Ya know, HP already owns Voodoo PC, they just haven't done anything with it in a few years.

Was this just a PR stunt or something? I thought shares fell when the initial idea hit the web, so I don't get what is going on.

Jaybonaut said,
Was this just a PR stunt or something? I thought shares fell when the initial idea hit the web, so I don't get what is going on.

Their previous CEO was a complete fool, that's about all there is to it. Now they've put someone less foolish in charge.

It is common sense but because Leo was an idiot, and he started the motions for it, so they had to pretend to still be interested until they can prove it is a stupid move even after he left.

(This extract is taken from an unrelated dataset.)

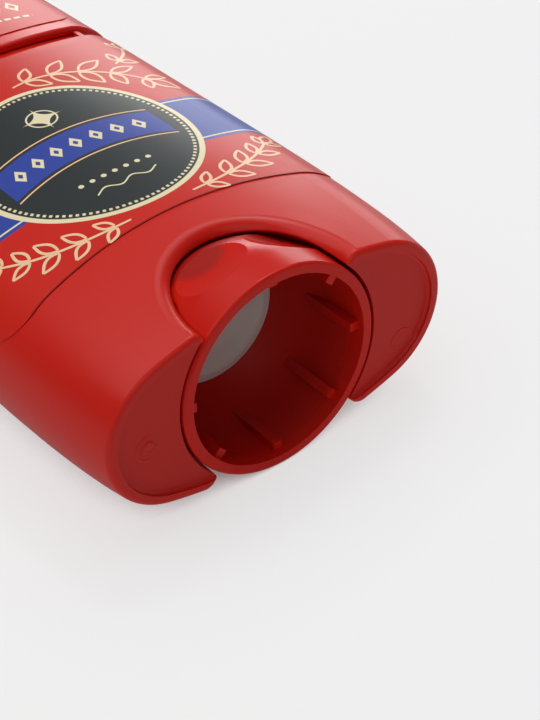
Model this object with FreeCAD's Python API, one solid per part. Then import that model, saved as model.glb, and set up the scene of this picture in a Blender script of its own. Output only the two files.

The only reason this was even considered was them having a CEO that came from a software company. I'm glad they finally realized he was a moron and got him out of there.

It was a supremely stupid move from the get-go. So many of HP's other businesses are set up by its PC business. Would've been like killing the entire business.

Ayepecks said,
It was a supremely stupid move from the get-go. So many of HP's other businesses are set up by its PC business. Would've been like killing the entire business.

This. Apotheker was out of his mind, and I've got no idea why he thought it would ever be a good idea. It was a move akin to Apple stopping selling Macs, only more devastating. Had Apotheker remained in charge, HP would have been a dying/dead brand within 5 years.

Majesticmerc said,

This. Apotheker was out of his mind, and I've got no idea why he thought it would ever be a good idea. It was a move akin to Apple stopping selling Macs, only more devastating. Had Apotheker remained in charge, HP would have been a dying/dead brand within 5 years.

Last quarter Apple sold 37.11 million iPhones, iPads and iPods. And however many millions/billions of songs and apps from iTunes...

They sold only 3.95 million Macs in the last quarter. Whilst they might be profitable, Macs are hardly their main interest these days, I wouldn't be surprised at all if one day we saw them disappear.